— begin —
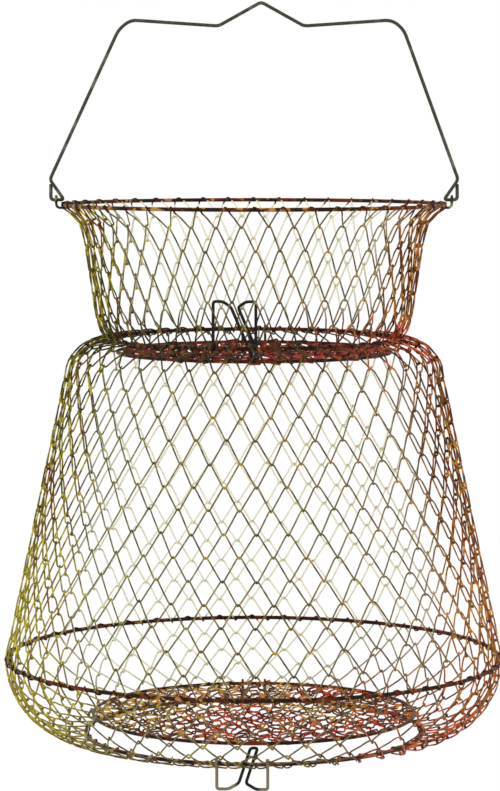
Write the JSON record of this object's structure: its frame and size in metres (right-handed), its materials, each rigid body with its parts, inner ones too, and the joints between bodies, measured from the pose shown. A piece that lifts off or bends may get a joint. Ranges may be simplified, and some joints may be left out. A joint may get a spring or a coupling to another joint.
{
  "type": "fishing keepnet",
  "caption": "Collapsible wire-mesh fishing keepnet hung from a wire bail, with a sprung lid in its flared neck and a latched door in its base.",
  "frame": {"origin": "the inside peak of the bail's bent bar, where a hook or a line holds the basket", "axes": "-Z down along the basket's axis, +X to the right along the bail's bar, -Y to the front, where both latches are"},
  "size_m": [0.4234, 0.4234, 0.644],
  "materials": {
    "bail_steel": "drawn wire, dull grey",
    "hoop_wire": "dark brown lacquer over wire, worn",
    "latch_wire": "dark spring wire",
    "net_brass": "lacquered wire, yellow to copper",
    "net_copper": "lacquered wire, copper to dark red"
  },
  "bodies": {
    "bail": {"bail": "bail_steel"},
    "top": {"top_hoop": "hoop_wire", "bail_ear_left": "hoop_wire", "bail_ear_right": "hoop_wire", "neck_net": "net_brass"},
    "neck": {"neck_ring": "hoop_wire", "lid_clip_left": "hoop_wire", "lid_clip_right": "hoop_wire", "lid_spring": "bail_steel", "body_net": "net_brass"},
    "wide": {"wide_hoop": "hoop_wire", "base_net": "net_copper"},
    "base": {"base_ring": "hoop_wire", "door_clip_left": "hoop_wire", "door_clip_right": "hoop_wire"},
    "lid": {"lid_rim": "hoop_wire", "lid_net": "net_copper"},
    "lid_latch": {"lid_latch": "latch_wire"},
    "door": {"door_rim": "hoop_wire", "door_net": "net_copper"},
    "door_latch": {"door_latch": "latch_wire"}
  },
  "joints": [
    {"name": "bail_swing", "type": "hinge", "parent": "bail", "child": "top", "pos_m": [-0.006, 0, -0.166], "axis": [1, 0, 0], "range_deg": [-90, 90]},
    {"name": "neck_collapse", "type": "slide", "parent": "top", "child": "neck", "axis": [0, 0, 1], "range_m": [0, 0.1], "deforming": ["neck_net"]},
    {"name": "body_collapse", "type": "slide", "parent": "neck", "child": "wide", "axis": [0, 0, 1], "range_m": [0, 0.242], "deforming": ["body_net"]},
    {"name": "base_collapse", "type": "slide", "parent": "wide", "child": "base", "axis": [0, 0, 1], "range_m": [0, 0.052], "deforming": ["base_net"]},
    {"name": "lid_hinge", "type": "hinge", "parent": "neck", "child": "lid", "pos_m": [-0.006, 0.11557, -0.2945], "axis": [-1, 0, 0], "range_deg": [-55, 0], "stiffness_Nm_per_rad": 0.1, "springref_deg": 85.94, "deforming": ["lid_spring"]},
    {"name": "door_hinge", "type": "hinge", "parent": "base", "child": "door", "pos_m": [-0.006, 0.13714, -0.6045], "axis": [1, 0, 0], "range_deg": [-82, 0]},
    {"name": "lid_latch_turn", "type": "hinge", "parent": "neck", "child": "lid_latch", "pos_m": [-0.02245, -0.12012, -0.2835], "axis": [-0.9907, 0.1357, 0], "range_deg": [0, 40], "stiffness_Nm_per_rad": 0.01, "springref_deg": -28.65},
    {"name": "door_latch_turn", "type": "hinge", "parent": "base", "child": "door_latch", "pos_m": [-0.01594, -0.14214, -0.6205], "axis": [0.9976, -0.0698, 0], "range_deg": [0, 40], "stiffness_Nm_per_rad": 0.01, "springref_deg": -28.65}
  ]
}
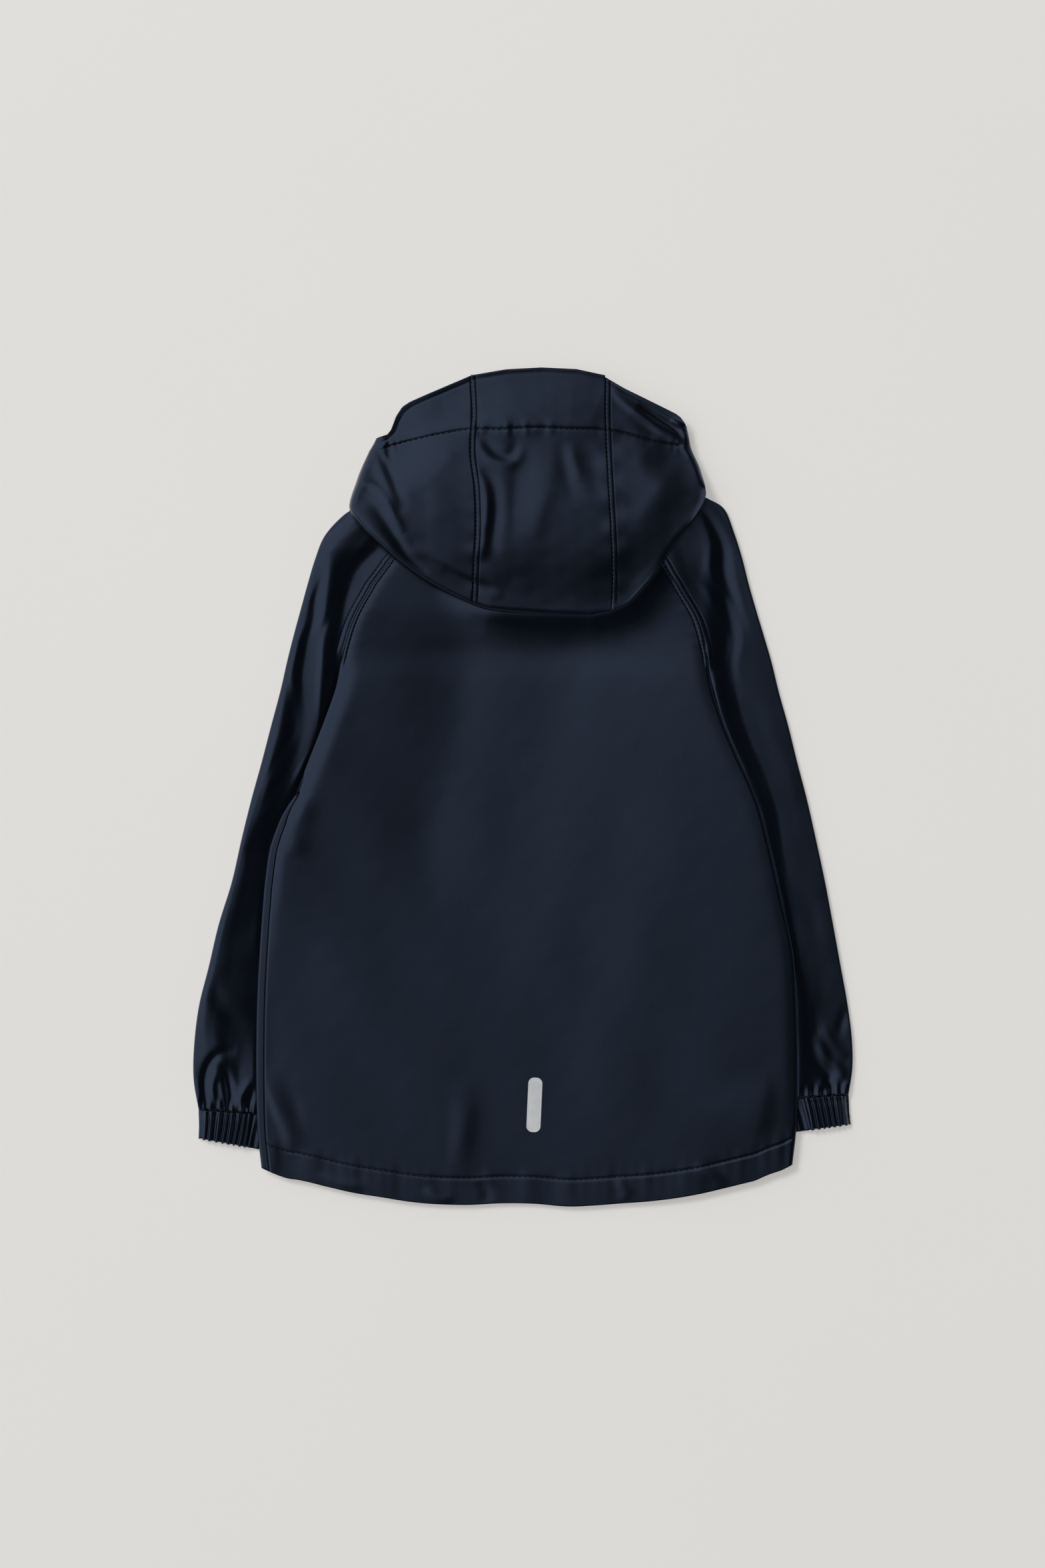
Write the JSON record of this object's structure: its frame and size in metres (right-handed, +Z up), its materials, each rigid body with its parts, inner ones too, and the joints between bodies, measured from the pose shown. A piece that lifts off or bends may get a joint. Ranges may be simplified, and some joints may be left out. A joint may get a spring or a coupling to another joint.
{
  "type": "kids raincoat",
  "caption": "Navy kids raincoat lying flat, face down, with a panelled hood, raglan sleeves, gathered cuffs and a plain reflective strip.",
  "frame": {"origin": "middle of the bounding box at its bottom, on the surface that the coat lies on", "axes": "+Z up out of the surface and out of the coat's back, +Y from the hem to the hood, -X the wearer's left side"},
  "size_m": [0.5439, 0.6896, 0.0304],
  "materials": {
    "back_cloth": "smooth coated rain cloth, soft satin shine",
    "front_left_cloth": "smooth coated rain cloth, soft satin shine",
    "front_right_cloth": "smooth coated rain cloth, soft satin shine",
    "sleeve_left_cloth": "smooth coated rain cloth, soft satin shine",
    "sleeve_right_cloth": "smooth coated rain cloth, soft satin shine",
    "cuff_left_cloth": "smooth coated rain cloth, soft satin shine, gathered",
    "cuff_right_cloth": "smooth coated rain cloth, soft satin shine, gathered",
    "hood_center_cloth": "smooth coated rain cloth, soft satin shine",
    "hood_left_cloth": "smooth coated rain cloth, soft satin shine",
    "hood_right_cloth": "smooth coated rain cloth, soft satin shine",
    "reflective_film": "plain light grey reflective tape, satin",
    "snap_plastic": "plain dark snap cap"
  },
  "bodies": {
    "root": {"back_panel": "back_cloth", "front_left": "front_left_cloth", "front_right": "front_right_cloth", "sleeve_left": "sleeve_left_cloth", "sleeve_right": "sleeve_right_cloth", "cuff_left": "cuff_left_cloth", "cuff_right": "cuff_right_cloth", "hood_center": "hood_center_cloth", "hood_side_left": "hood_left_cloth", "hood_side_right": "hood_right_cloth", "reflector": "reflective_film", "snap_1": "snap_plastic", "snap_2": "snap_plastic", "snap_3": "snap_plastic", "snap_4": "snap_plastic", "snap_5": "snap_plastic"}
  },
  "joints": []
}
— end —
— begin —
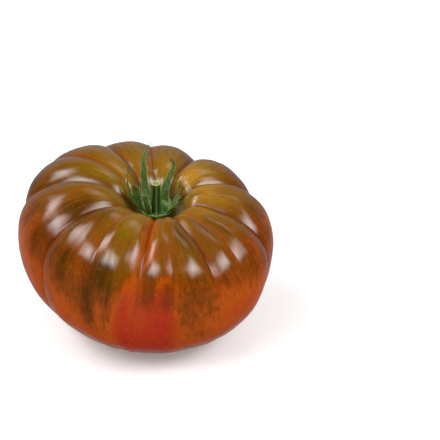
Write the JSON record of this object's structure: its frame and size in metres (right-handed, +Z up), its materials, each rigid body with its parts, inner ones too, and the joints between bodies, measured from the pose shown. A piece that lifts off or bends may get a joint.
— end —
— begin —
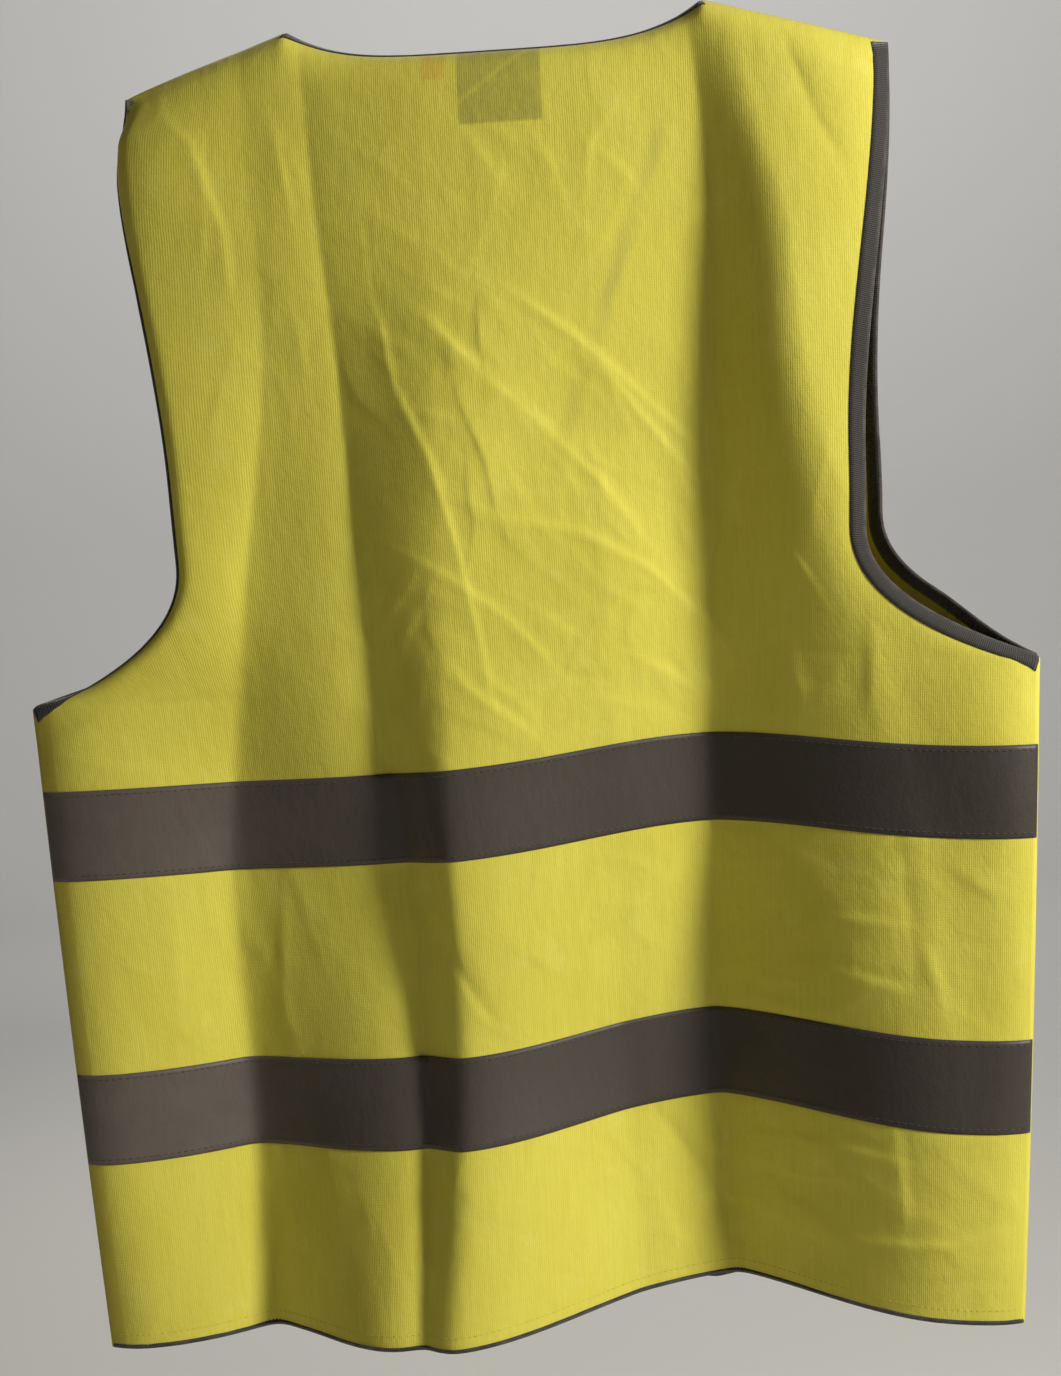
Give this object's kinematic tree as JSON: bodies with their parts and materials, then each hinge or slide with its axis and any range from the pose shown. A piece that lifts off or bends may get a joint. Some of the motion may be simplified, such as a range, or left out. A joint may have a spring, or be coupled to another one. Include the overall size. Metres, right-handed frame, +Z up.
— end —
* _What you will do_
Of the lines above, copy each that contains "slide".

* _Solution_
    {"name": "neck_collapse", "type": "slide", "parent": "top", "child": "neck", "axis": [0, 0, 1], "range_m": [0, 0.1], "deforming": ["neck_net"]},
    {"name": "body_collapse", "type": "slide", "parent": "neck", "child": "wide", "axis": [0, 0, 1], "range_m": [0, 0.242], "deforming": ["body_net"]},
    {"name": "base_collapse", "type": "slide", "parent": "wide", "child": "base", "axis": [0, 0, 1], "range_m": [0, 0.052], "deforming": ["base_net"]},
Give this object's kinematic tree as JSON: bodies with their parts and materials, then each hinge or slide with its axis and any range from the pose shown. A piece that lifts off or bends may get a joint. Some of the motion may be simplified, such as a range, or left out. A joint may have a spring, or be coupled to another one. Include the overall size. Metres, right-handed frame, +Z up.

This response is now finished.